Save Your Art for RDWorks

  1. File > Save As > .DXF

  2. A dialog box will pop up. Do this:

    • Uncheck "use ROBO-Master type of spline output."
    • Uncheck "use LWPOLYLINE type of line output."
    • For "Base unit" select "mm" if you set up your document for millimeters. If you used a different unit of measurement, select that here.
    • Leave "Character Encoding" on the default, which should be "Latin 1."
    • Also leave "Layer export selection" set to "Visible only" which means the export will contain only what you currently see in Inkscape, so hidden layers won't be exported.
    • Leave "Layer match name" blank.


  • Most lasercutter setups use .01mm as the "standard" size for width. While this isn't always EXACTLY true, it's a good starting point; you can adjust your art as you see fit.
  • Most lasercutter programs use colors to differentiate between commands items are given. E.G., Blue = an engraved area, Red = an area to be cut out
  • RDWorks can import .DXF and .AI files. Inkscape can export .DXF files, not .AI files. Do the math.
  • BONUS FACT! .DXF = Drawing Exchange Format and is a file format used by plotters etc. Some users report derpiness when going from Inkscape to DXF to RDWorks, so always check yourself before you wreck yourself.
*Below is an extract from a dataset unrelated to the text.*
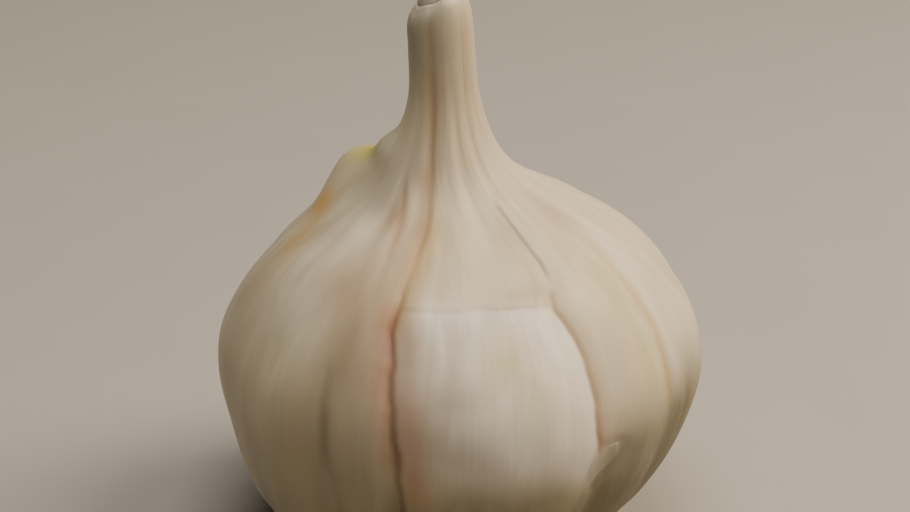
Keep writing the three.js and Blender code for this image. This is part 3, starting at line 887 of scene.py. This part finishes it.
class GARLIC_OT_neck(bpy.types.Operator):
    """Builds the outer sheath round the neck, the thin inner one and the fibrous end of the stalk"""
    bl_idname = "garlic.neck"
    bl_label = "Neck"

    def execute(self, context):
        self.outer_sheath()
        self.inner_sheath()
        self.stalk(context.scene.garlic_ends)
        return {"FINISHED"}

    def outer_sheath(self):
        """A layer round the neck's left and front that ends in a low arch under the rim."""
        across, along = shares(90, 60)
        az = -128 + 194 * across + 0 * along  # from 128 degrees at the left to 66 at the right
        beside = (az + 10) / np.where(az < -10, 150, 45)
        arch = 0.997 - 0.032 * beside ** 2 + sines(np.radians(az), [(13, 0, 0.0008), (37, 0, 0.0004)])
        bottom = 0.86 + 0.02 * np.sin(across * 9)
        s = bottom + (arch - bottom) * along
        inside = np.sin(math.pi * np.clip(across, 0.001, 0.999)) ** 0.35
        skin_sheet("neck_outer_sheath", az, s, -0.22 + 0.21 * inside * smooth(along, 0, 0.6))

    def inner_sheath(self):
        """A thin wall between the rim and the stalk: an upright ring with a ragged top."""
        columns = 160
        az = np.linspace(0, 360, columns, endpoint=False)
        t = np.radians(az)
        # radius, height, share of the slope and the raggedness
        profile = [
            (2.46, 68.1, 0), (2.62, 68.1, 0), (2.6, 69.6, 0.3), (2.56, 70.9, 1), (2.5, 70.95, 1),
            (2.46, 70.9, 1), (2.46, 69.8, 0.3)]
        ragged = sines(t, [(3, 1, 0.12), (7, 0, 0.05), (17, 2, 0.02)])
        rings = np.array([
            circle(t, radius + 0.015 * np.sin(11 * t),
                   height + share * (ragged + 0.7 * CUT_SLOPE * radius * np.sin(t)), MERIDIAN[-1, 2])
            for radius, height, share in profile])
        rows = len(profile)
        first = np.arange(columns)
        last = first + (rows - 1) * columns
        close = np.stack([last, np.roll(last, -1), np.roll(first, -1), first], -1)
        s = np.full((rows, columns), 0.97)
        around = np.broadcast_to(az, (rows, columns))
        tint = paint(around, s, np.full(s.shape, 0.6), 0.3)
        place = grain(around, s)
        place[..., 2] += rings[..., 2] - 68
        make_piece(
            "neck_inner_sheath", rings.reshape(-1, 3), [grid_faces(rows, columns, True), close],
            {"tint": tint.reshape(-1, 3), "grain": place.reshape(-1, 3), "neck": np.ones(rows * columns)},
            bpy.data.materials["papery_garlic_skin"], sharp=50)

    def stalk(self, settings):
        """The stalk's end: a turned profile, fluted by sines of the azimuth.

        Its top is a dome of the fourth power of the radius and bears rings as sines of the radius.
        """
        columns = 120
        t = np.linspace(0, 2 * math.pi, columns, endpoint=False)
        low, high = (np.array(v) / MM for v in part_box("stalk_end"))
        top = high[2] - 0.05
        side = np.linspace(low[2] + 0.02, top - 0.75, 14)
        # just inside the plain stalk's box
        fluted = ((high[0] - low[0]) / 2 - 0.03) * (0.972 + sines(t, [(9, 1, 0.018), (23, 0, 0.008)]))
        middle = MERIDIAN[-1, 2]
        rings = [circle(t, fluted, z, middle) for z in side]
        for c in np.linspace(1, 0.04, 34):
            drop = 0.7 * c ** 4 + 0.015 * (1 + np.sin(c * 31)) + 0.03 * (1 + np.sin(7 * t + 6 * c))
            rings.append(circle(t, c * fluted, top - drop, middle))
        poles = [[middle, 0, side[0]], [middle, 0, top - 0.12]]
        points = np.concatenate([np.concatenate(rings), poles])
        piece = make_piece("stalk_cut_end", points, net_faces(len(rings), columns), {},
                           stalk_fibre(settings))
        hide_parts("stalk_end")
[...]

Import Into RDWorks and Set Settings

  1. File > Import
  3. Adjust settings. For this project:
    • Everything in the BLUE layer will be engraved.
    • Everything in the RED layer will be cut.
  4. BLUE Layer settings:
    • SCAN, 50 power, speed 150. "Scan" means the laser isn't trying to cut through, it's going over the surface of an item, firing off at possibly different intensities.
  5. RED Layer settings:
    • CUT, 85 power, speed 15. "Cut: means the laser is traveling along a single path. You don't have to necessarily be trying to cut through a material, but can also outline text, or create perforations.
  6. Move your art to economize material and space.
    1. Select ALL of your art.
    2. Click "Transform"
    3. Type in 685 for H and 487 for W.
    4. Make sure "Relative Position" is unchecked, and check the bottom left box.
    5. Click "Apply": This moves your art to the bottom corner of the lasercutter position so you can not cut through the middle of your material like a dingus.
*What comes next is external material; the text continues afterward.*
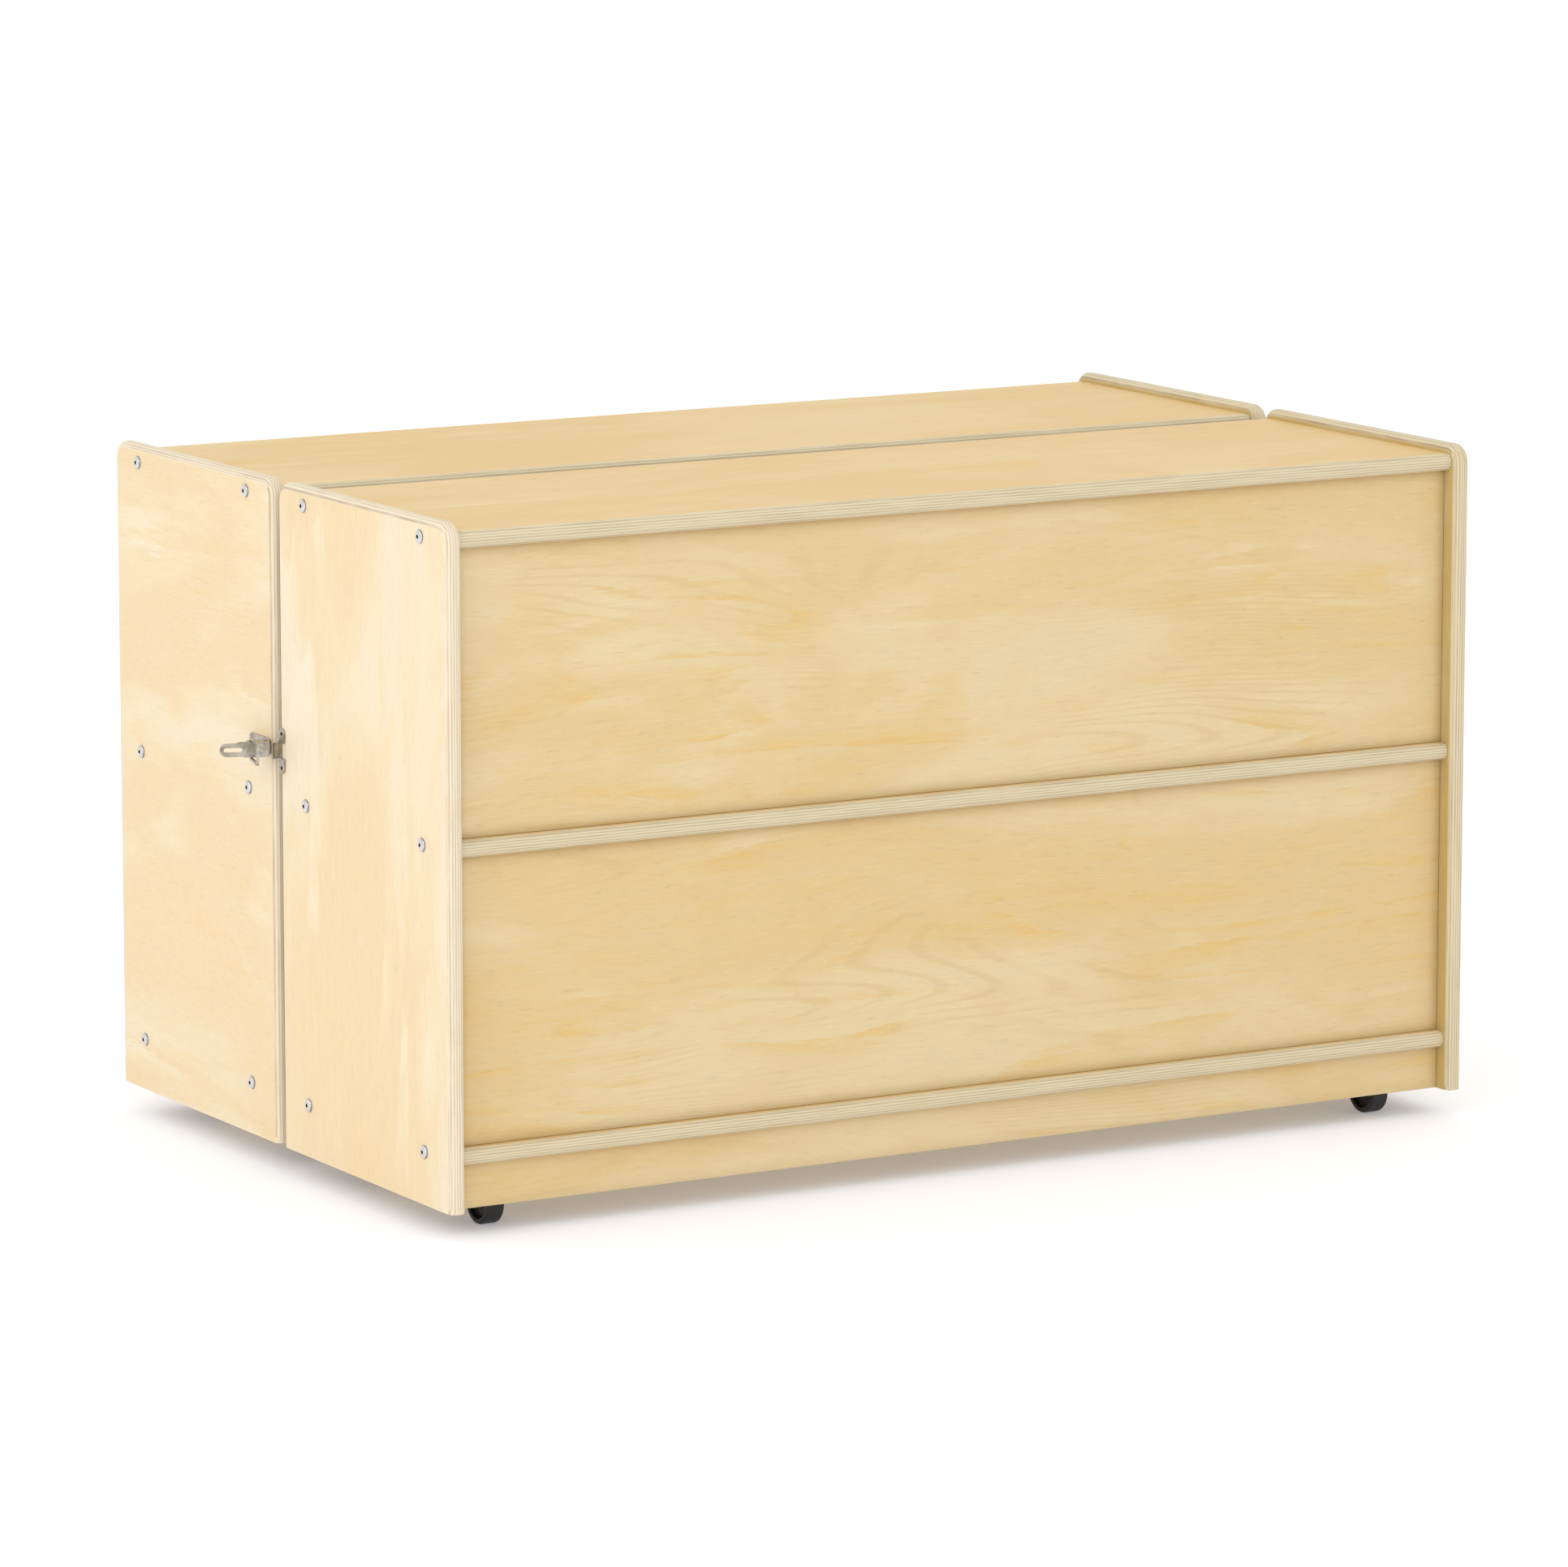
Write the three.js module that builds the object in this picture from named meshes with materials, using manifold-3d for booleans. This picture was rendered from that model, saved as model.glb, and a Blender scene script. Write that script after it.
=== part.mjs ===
// Folding mobile storage cabinet in birch plywood, closed: two open-fronted halves stand face to face,
// hinged together at the right end and held shut by a toggle latch across the joint at the left end.
// Millimetres, +Z up. X runs along the cabinet, Y across it (near half at -Y, far half at +Y).
// The origin is on the floor, under the middle of the whole object's box.

import * as THREE from 'three';
import { mergeVertices } from 'three/addons/utils/BufferGeometryUtils.js';
import Module from 'manifold-3d';

const wasm = await Module();
wasm.setup();

// ---- Driving dimensions -------------------------------------------------------------------------

const LENGTH = 1219;              // over the outer faces of the side panels
const DEPTH = 760;                // over both halves, closed
const HEIGHT = 724;               // floor to the top edge of the side panels
const FLOOR_GAP = 29;             // floor to the bottom edge of the panels
const JOINT_GAP = 12;             // between the two halves
const PLY = 18;                   // side panels, top boards and shelves
const THIN_PLY = 12;              // back panels and kick boards
const TOUCH = 0.3;                // gap kept between pieces that touch
const EDGE_ROUND = 8;             // rounded edges of the plywood
const SIDE_CORNER = 20;           // corner radius of a side panel, seen from the end

const SIDE_RISE = 10;             // side panel above the top board
const MIDDLE_TOP = 404.5;         // top face of the middle shelf above the floor
const BOTTOM_TOP = 92.5;          // top face of the bottom shelf above the floor
const BOARD_INSET_OUT = 9.5;      // board's outer edge behind the side panel's outer edge
const BOARD_INSET_IN = 9.5;       // board's inner edge behind the side panel's inner edge
const BACK_INSET = 22;            // back panel's face behind the side panel's outer edge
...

  1. Save your file first, you've done a lot of work!
  2. No seriously save your file.
  3. Eyeball the cutter:
    • Are there any signs or notices? (This includes Slack channels!)
    • Is there excess material on the bed or in the cutter?
    • Does everything look clean and plugged in?
  4. Get your material and put it in the lasercutter, aligning it with the bottom left-hand corner.
  5. Main Screen Turn On: Power up the machine and wait for it to go through it's bootup. If it makes any super-loud noises, or otherwise seems in a bad way, turn it off and contact Leadership ASAP.
  6. Use the little arrows to move the laser head over your material.
  7. Use the little white box to focus the laser: it should slide between your material and the head firmly, with no wiggle room.
  8. Back at your computer: Click "Download" to download your file to Trogdor. Wait for Success!
  9. Back at the cutter: Press FRAME. This ensures your design is where it should be, and won't go off the edge of your material. If it's not, go back a few steps and see what's up.
  10. Shut the lid.
  11. Press START.
  13. Seriously, monitor it. You go out for some food and leave that machine running for an hour? You will quickly find yourself without membership at the Lab.


If everything went well, the machine will beep a few times and the laser head will move off to the side. Open the lid and inspect your cut. It should fall out of place and boom! Your first project is done.

A few tips:

  • Take. Notes. You can only have one file open in RDWorks at a time, making it difficult to compare settings. Make notes as to what settings work right for you on your materials.
  • Utilize the Parameter Library: Did you find your perfect setting for cutting out hoodygooders? Save the settings in the Parameter Library in RDWorks for later. It's super-handy.
  • Test test test. Don't fire up that giant project without testing settings first. The laser doesn't need to run for 3 hours for you to discover you hate the settings you chose. Test small first.
  • When in doubt, ask. #print_cut_engrave exists for a reason in Slack. To HELP YOU! Join it, and ask away. Your fellow members love to help.